Ventilation works as a system, not a gadget
Good roof ventilation is a loop. Cool air enters low through soffit vents under your eaves, warms up, rises, and exits high through a ridge vent or box vents near the peak. Both halves matter. We regularly find homes with a beautiful ridge vent and soffits that were painted shut or stuffed with insulation decades ago, which is like leaving a chimney open with no door for air to come in. The loop stalls, and the attic bakes anyway.
The rule of thumb the industry uses is one square foot of vent area for every 150 square feet of attic floor, split roughly half intake and half exhaust. With a proper vapor barrier, 1 in 300 can satisfy code. You don’t need to do that math yourself. It’s part of what we check on every inspection, and the answer to how many roof vents you need depends on your attic size, your roof shape, and what intake you already have.
Ridge vent or box vents?
For most Western PA homes, a ridge vent wins. It runs the full length of the peak, vents evenly across the whole attic, and disappears into the roofline. Box vents still make sense on roofs with short ridges or chopped up sections, and we install plenty of them where the geometry calls for it. What we don’t recommend is mixing exhaust types on the same attic, because a powered fan or turbine can pull air backward through a nearby ridge vent instead of pulling from the soffits, short circuiting the loop entirely.
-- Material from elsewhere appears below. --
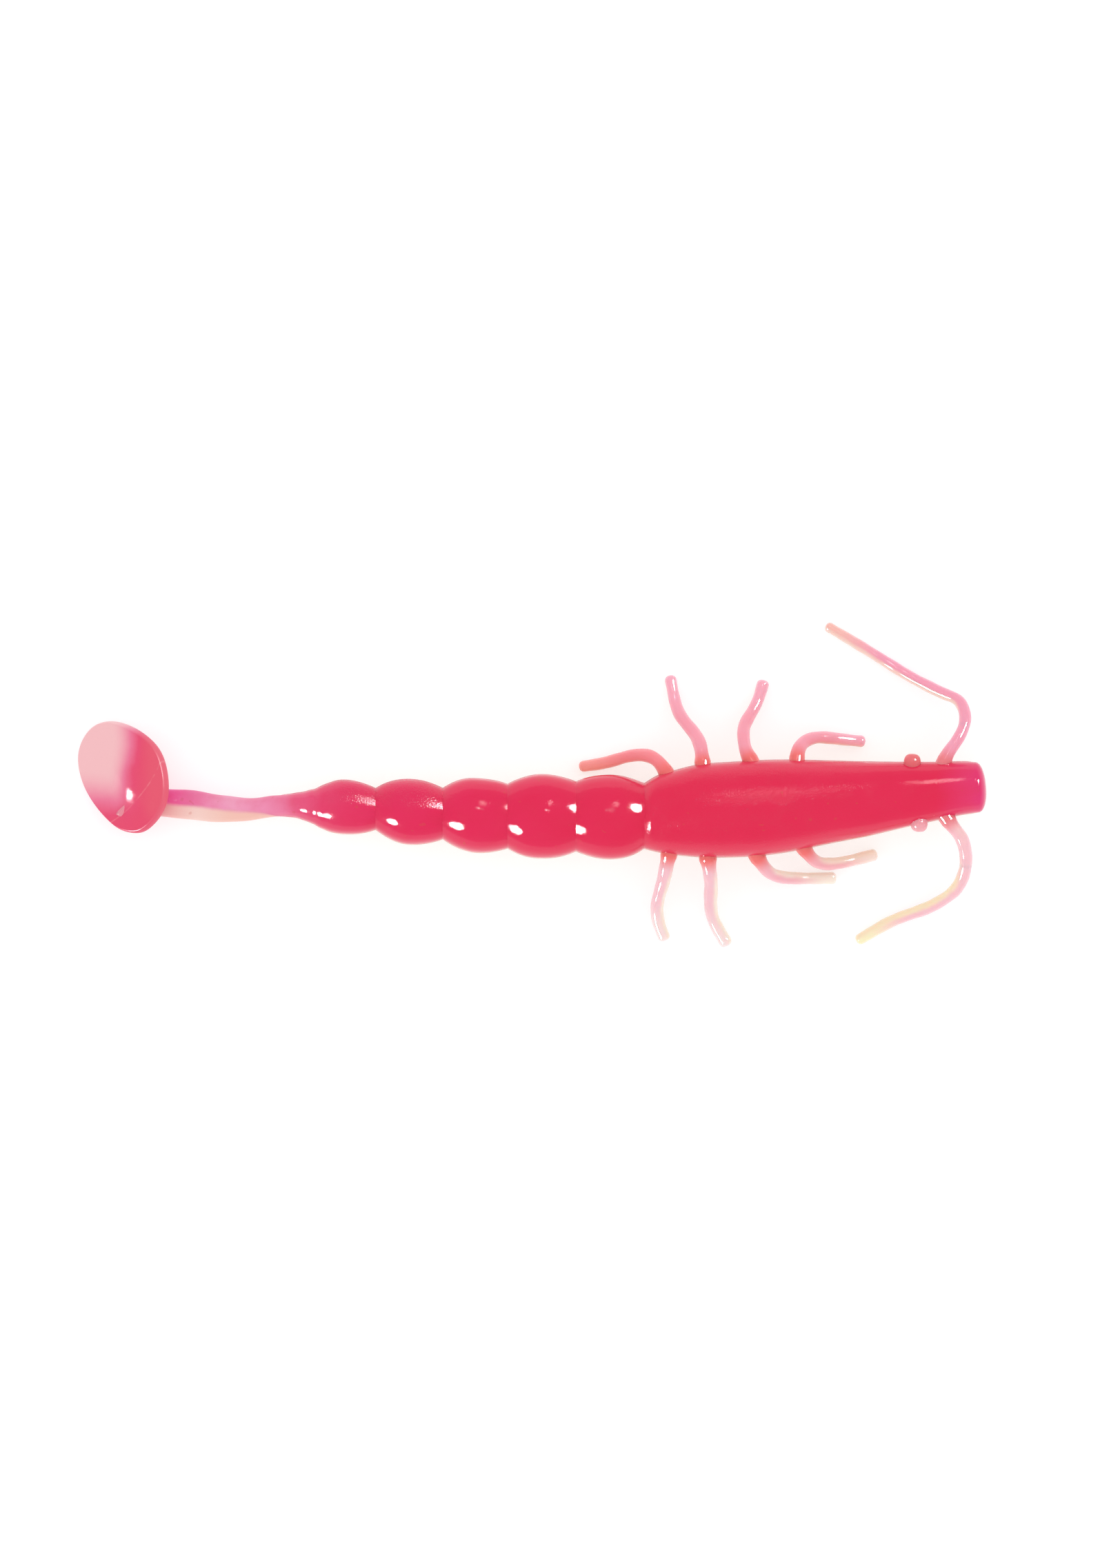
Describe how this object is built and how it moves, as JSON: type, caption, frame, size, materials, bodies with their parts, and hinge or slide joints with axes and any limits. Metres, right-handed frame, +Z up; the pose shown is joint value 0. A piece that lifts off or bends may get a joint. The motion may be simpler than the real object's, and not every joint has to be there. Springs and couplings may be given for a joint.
{
  "type": "soft plastic fishing lure",
  "caption": "Soft plastic creature bait with a flat nose, side legs, swept feelers, a ringed flexible abdomen and a twisted stem ending in a paddle tail.",
  "frame": {"origin": "on the flat nose face, on its upright centre line and 0.3 mm above the colour split", "axes": "+X along the lure's length towards the nose, +Y to the lure's left, +Z up through its back"},
  "size_m": [0.0751, 0.0267, 0.0077],
  "materials": {
    "red_back": "glossy, soft plastisol",
    "cream_belly": "glossy, soft plastisol",
    "waist_core": "glossy, soft plastisol",
    "leg_pink": "glossy, soft plastisol, translucent",
    "feeler_pale": "glossy, soft plastisol, translucent",
    "paddle_pink": "glossy, soft plastisol, translucent"
  },
  "bodies": {
    "head_thorax": {"head_thorax_back": "red_back", "head_thorax_belly": "cream_belly", "left_eye": "red_back", "right_eye": "red_back"},
    "waist_1": {"waist_1": "waist_core"},
    "segment_1": {"segment_1_back": "red_back", "segment_1_belly": "cream_belly"},
    "waist_2": {"waist_2": "waist_core"},
    "segment_2": {"segment_2_back": "red_back", "segment_2_belly": "cream_belly"},
    "waist_3": {"waist_3": "waist_core"},
    "segment_3": {"segment_3_back": "red_back", "segment_3_belly": "cream_belly"},
    "waist_4": {"waist_4": "waist_core"},
    "segment_4": {"segment_4_back": "red_back", "segment_4_belly": "cream_belly"},
    "waist_5": {"waist_5": "waist_core"},
    "segment_5": {"segment_5_back": "red_back", "segment_5_belly": "cream_belly"},
    "stem_front": {"stem_front_back": "red_back", "stem_front_belly": "cream_belly"},
    "stem_rear": {"stem_rear_back": "red_back", "stem_rear_belly": "cream_belly"},
    "tail_paddle": {"tail_paddle": "paddle_pink"},
    "left_leg_1": {"left_leg_1": "leg_pink"},
    "left_leg_2": {"left_leg_2": "leg_pink"},
    "left_leg_3": {"left_leg_3": "leg_pink"},
    "left_leg_4": {"left_leg_4": "leg_pink"},
    "right_leg_1": {"right_leg_1": "leg_pink"},
    "right_leg_2": {"right_leg_2": "leg_pink"},
    "right_leg_3": {"right_leg_3": "leg_pink"},
    "right_leg_4": {"right_leg_4": "leg_pink"},
    "left_feeler_base": {"left_feeler_base": "feeler_pale"},
    "left_feeler_tip": {"left_feeler_tip": "feeler_pale"},
    "right_feeler_base": {"right_feeler_base": "feeler_pale"},
    "right_feeler_tip": {"right_feeler_tip": "feeler_pale"}
  },
  "joints": [
    {"name": "neck_1_yaw", "type": "hinge", "parent": "head_thorax", "child": "waist_1", "pos_m": [-0.0282, -0.00235, -0.0003], "axis": [0, 0, 1], "range_deg": [-18, 18], "stiffness_Nm_per_rad": 0.0031},
    {"name": "neck_1_pitch", "type": "hinge", "parent": "waist_1", "child": "segment_1", "pos_m": [-0.0282, -0.00235, -0.0003], "axis": [0, -1, 0], "range_deg": [-14, 14], "stiffness_Nm_per_rad": 0.0031},
    {"name": "neck_2_yaw", "type": "hinge", "parent": "segment_1", "child": "waist_2", "pos_m": [-0.03385, -0.00242, -0.0005], "axis": [0, 0, 1], "range_deg": [-18, 18], "stiffness_Nm_per_rad": 0.00426},
    {"name": "neck_2_pitch", "type": "hinge", "parent": "waist_2", "child": "segment_2", "pos_m": [-0.03385, -0.00242, -0.0005], "axis": [0, -1, 0], "range_deg": [-14, 14], "stiffness_Nm_per_rad": 0.00426},
    {"name": "neck_3_yaw", "type": "hinge", "parent": "segment_2", "child": "waist_3", "pos_m": [-0.0395, -0.00238, -0.00068], "axis": [0, 0, 1], "range_deg": [-18, 18], "stiffness_Nm_per_rad": 0.00296},
    {"name": "neck_3_pitch", "type": "hinge", "parent": "waist_3", "child": "segment_3", "pos_m": [-0.0395, -0.00238, -0.00068], "axis": [0, -1, 0], "range_deg": [-14, 14], "stiffness_Nm_per_rad": 0.00296},
    {"name": "neck_4_yaw", "type": "hinge", "parent": "segment_3", "child": "waist_4", "pos_m": [-0.04485, -0.00215, -0.00095], "axis": [0, 0, 1], "range_deg": [-18, 18], "stiffness_Nm_per_rad": 0.00122},
    {"name": "neck_4_pitch", "type": "hinge", "parent": "waist_4", "child": "segment_4", "pos_m": [-0.04485, -0.00215, -0.00095], "axis": [0, -1, 0], "range_deg": [-14, 14], "stiffness_Nm_per_rad": 0.00122},
    {"name": "neck_5_yaw", "type": "hinge", "parent": "segment_4", "child": "waist_5", "pos_m": [-0.0504, -0.0018, -0.00128], "axis": [0, 0, 1], "range_deg": [-18, 18], "stiffness_Nm_per_rad": 0.000501},
    {"name": "neck_5_pitch", "type": "hinge", "parent": "waist_5", "child": "segment_5", "pos_m": [-0.0504, -0.0018, -0.00128], "axis": [0, -1, 0], "range_deg": [-14, 14], "stiffness_Nm_per_rad": 0.000501},
    {"name": "stem_root", "type": "hinge", "parent": "segment_5", "child": "stem_front", "pos_m": [-0.05745, -0.00147, -0.00175], "axis": [0, 0, 1], "range_deg": [-22, 22], "stiffness_Nm_per_rad": 0.00006},
    {"name": "stem_mid", "type": "hinge", "parent": "stem_front", "child": "stem_rear", "pos_m": [-0.0624, -0.00179, -0.0021], "axis": [0, -1, 0], "range_deg": [-22, 22], "stiffness_Nm_per_rad": 0.00004},
    {"name": "ankle", "type": "hinge", "parent": "stem_rear", "child": "tail_paddle", "pos_m": [-0.06872, -0.00126, -0.00235], "axis": [0, -1, 0], "range_deg": [-18, 18], "stiffness_Nm_per_rad": 0.00004},
    {"name": "left_hip_1", "type": "hinge", "parent": "head_thorax", "child": "left_leg_1", "pos_m": [-0.02645, 0.0013, -0.0005], "axis": [0, 1, 0], "range_deg": [-6, 24], "stiffness_Nm_per_rad": 0.00000618},
    {"name": "left_hip_2", "type": "hinge", "parent": "head_thorax", "child": "left_leg_2", "pos_m": [-0.0234, 0.0021, -0.0005], "axis": [1, 0, 0], "range_deg": [-6, 24], "stiffness_Nm_per_rad": 0.00000711},
    {"name": "left_hip_3", "type": "hinge", "parent": "head_thorax", "child": "left_leg_3", "pos_m": [-0.0195, 0.00235, -0.0005], "axis": [1, 0, 0], "range_deg": [-6, 24], "stiffness_Nm_per_rad": 0.00000618},
    {"name": "left_hip_4", "type": "hinge", "parent": "head_thorax", "child": "left_leg_4", "pos_m": [-0.0156, 0.00245, -0.0005], "axis": [0, -1, 0], "range_deg": [-6, 24], "stiffness_Nm_per_rad": 0.00000618},
    {"name": "right_hip_1", "type": "hinge", "parent": "head_thorax", "child": "right_leg_1", "pos_m": [-0.0262, -0.00565, -0.0005], "axis": [-1, 0, 0], "range_deg": [-6, 24], "stiffness_Nm_per_rad": 0.00000814},
    {"name": "right_hip_2", "type": "hinge", "parent": "head_thorax", "child": "right_leg_2", "pos_m": [-0.02295, -0.00595, -0.0005], "axis": [-1, 0, 0], "range_deg": [-6, 24], "stiffness_Nm_per_rad": 0.00000814},
    {"name": "right_hip_3", "type": "hinge", "parent": "head_thorax", "child": "right_leg_3", "pos_m": [-0.0188, -0.00585, -0.0005], "axis": [0, -1, 0], "range_deg": [-6, 24], "stiffness_Nm_per_rad": 0.00000618},
    {"name": "right_hip_4", "type": "hinge", "parent": "head_thorax", "child": "right_leg_4", "pos_m": [-0.0149, -0.0052, -0.0005], "axis": [0, -1, 0], "range_deg": [-6, 24], "stiffness_Nm_per_rad": 0.00000534},
    {"name": "left_feeler_root", "type": "hinge", "parent": "head_thorax", "child": "left_feeler_base", "pos_m": [-0.00342, 0.0023, 0], "axis": [0, 0, 1], "range_deg": [-14, 14], "stiffness_Nm_per_rad": 0.00000459},
    {"name": "left_feeler_elbow", "type": "hinge", "parent": "left_feeler_base", "child": "left_feeler_tip", "pos_m": [-0.0023, 0.0072, -0.0018], "axis": [0.4899, 0.8718, 0], "range_deg": [-4, 28], "stiffness_Nm_per_rad": 0.00000459},
    {"name": "right_feeler_root", "type": "hinge", "parent": "head_thorax", "child": "right_feeler_base", "pos_m": [-0.0031, -0.00275, 0], "axis": [0, 0, 1], "range_deg": [-14, 14], "stiffness_Nm_per_rad": 0.00000618},
    {"name": "right_feeler_elbow", "type": "hinge", "parent": "right_feeler_base", "child": "right_feeler_tip", "pos_m": [-0.0025, -0.00845, -0.002], "axis": [-0.4612, 0.8873, 0], "range_deg": [-4, 28], "stiffness_Nm_per_rad": 0.00000618}
  ]
}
Signs your attic is begging for air
You don’t need a thermometer in the attic to spot poor ventilation. The second floor stays hot at night while the first floor is comfortable. Shingles curl or blister young, especially on southern exposures. In winter the problem changes costumes: warm moist air lingers, frost forms on the underside of the roof deck, and ice dams build at the eaves. If you’ve fought ice in your gutters every February, ventilation is very likely part of the story. Musty smells, rusty nail tips, and mold spots on the sheathing round out the list. Left long enough, that moisture rots decking, and that’s how a simple vent problem turns into a full roof redeck.
What it costs, and what it saves
If ventilation gets corrected during a roof replacement, adding a ridge vent and opening soffits is a minor line on the contract, often a few hundred dollars. As a standalone fix on an existing roof, most of the ventilation work we do lands between $300 and $1,500 depending on how much intake needs to be opened up. Against a ten to fifteen percent summer cooling reduction, several added years of shingle life, a valid manufacturer warranty, and fewer ice dams every winter, it’s the rare roof project where the math is boring because it’s so obviously in your favor. Our roofing crews fold a ventilation assessment into every estimate at no charge.
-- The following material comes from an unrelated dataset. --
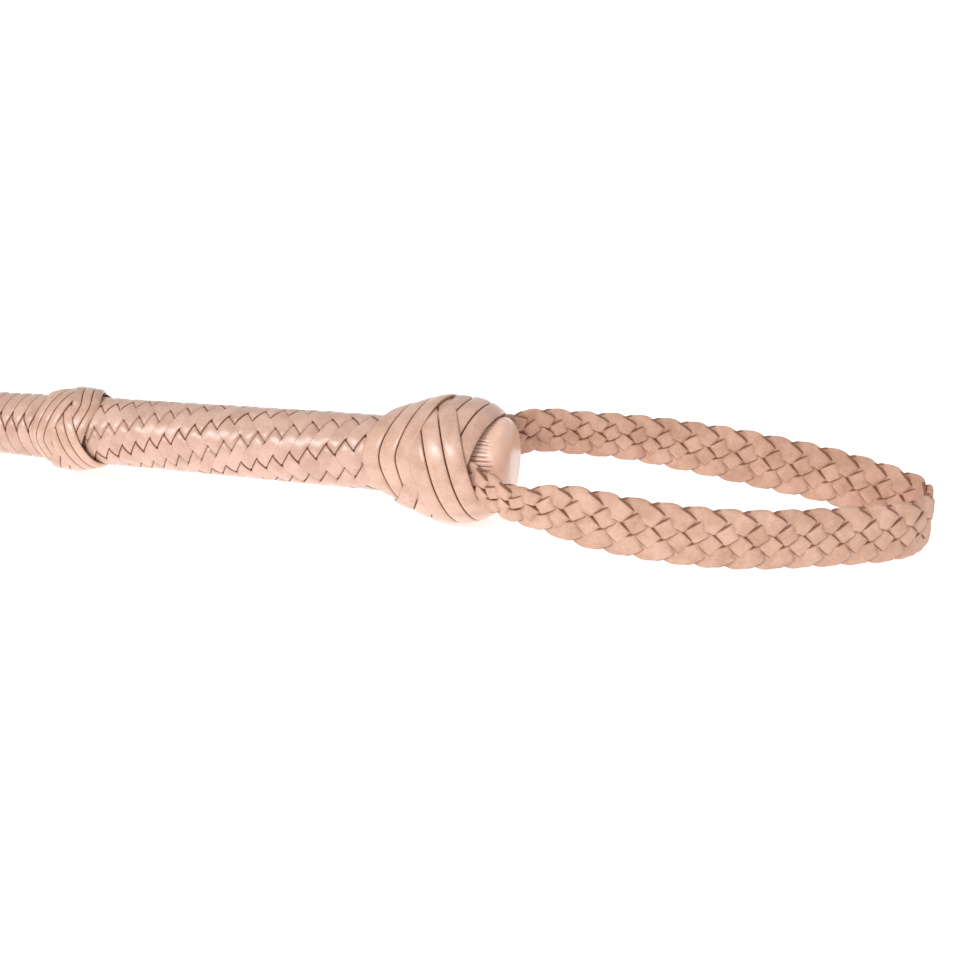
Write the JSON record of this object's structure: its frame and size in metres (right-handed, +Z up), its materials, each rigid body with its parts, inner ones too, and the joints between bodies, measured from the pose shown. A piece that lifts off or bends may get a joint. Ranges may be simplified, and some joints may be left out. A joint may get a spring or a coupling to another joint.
{
  "type": "riding crop",
  "caption": "Plaited leather riding crop: tapered rod under lace covers, ring and butt knots, a swinging wrist loop of flat plait and a folded leather keeper.",
  "frame": {"origin": "on the table, under the middle of the whole crop's box as it lies at rest", "axes": "+X along the crop from the keeper towards the wrist loop, +Z up, +Y to the side of the wrist loop's far leg"},
  "size_m": [0.7968, 0.0582, 0.0374],
  "materials": {
    "plaited_leather": "semi-gloss, fine grain, natural vegetable tan",
    "smooth_leather": "semi-gloss, smooth natural tan",
    "strap_leather": "matte, suede-like flesh side",
    "underlay_leather": "matte",
    "wood": "sanded, unvarnished",
    "glass_fibre": "satin",
    "waxed_thread": "waxed",
    "brass": "bright"
  },
  "bodies": {
    "crop": {"core_rod": "glass_fibre", "handle_bolster": "wood", "shaft_filler": "underlay_leather", "grip_cover": "plaited_leather", "shaft_cover": "plaited_leather", "ring_knot_foundation": "underlay_leather", "ring_knot": "plaited_leather", "knot_foundation": "underlay_leather", "butt_block": "wood", "butt_cap": "smooth_leather", "butt_knot": "plaited_leather", "loop_tail_near": "strap_leather", "loop_tail_far": "strap_leather", "tail_nail_near": "brass", "tail_nail_far": "brass", "tail_whipping": "waxed_thread", "keeper_root_upper": "smooth_leather", "keeper_root_lower": "smooth_leather", "tip_whipping": "waxed_thread", "tip_knot": "plaited_leather"},
    "wrist_loop": {"wrist_loop": "strap_leather"},
    "keeper": {"keeper": "smooth_leather", "keeper_stitch_1": "waxed_thread", "keeper_stitch_2": "waxed_thread", "keeper_stitch_3": "waxed_thread"}
  },
  "joints": [
    {"name": "wrist_loop_swing", "type": "hinge", "parent": "crop", "child": "wrist_loop", "pos_m": [0.2835, -0.00298, 0.01913], "axis": [0, -1, 0], "range_deg": [-70, 70]},
    {"name": "keeper_flex", "type": "hinge", "parent": "crop", "child": "keeper", "pos_m": [-0.31438, -0.00298, 0.00685], "axis": [0, 1, 0], "range_deg": [-60, 60], "stiffness_Nm_per_rad": 0.05}
  ]
}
Frequently asked questions
Does attic ventilation really lower cooling costs?
Yes. Venting a 140 degree attic down toward outdoor temperature reduces the heat radiating into your living space, so the AC runs less. Most homes see a ten to fifteen percent difference in summer cooling, more if the attic was sealed tight before.
How many roof vents do I need?
The standard is one square foot of vent area per 150 square feet of attic floor, balanced between soffit intake and ridge or box vent exhaust. A typical ranch needs the equivalent of a full ridge vent plus clear soffits. We calculate it exactly during a free inspection.
Which is better, a ridge vent or box vents?
A ridge vent is better for most homes because it vents the entire attic evenly and looks cleaner. Box vents suit roofs with short or broken ridgelines. Mixing exhaust types on one attic usually hurts more than it helps.
Can poor ventilation void my shingle warranty?
It can. Every major shingle manufacturer requires adequate attic ventilation as a condition of coverage. It’s one of the first things we document when we register an Owens Corning warranty, and one of the first things adjusters and manufacturers check when a claim gets filed.
If your upstairs never cools down or your shingles look older than their age, the attic is where we’d look first. Call Bella Construction at (724) 515-5163 or request a free inspection at mybellaroof.com. We’ll measure what your attic is doing, show you photos, and give you a straight answer about whether ventilation will save you money.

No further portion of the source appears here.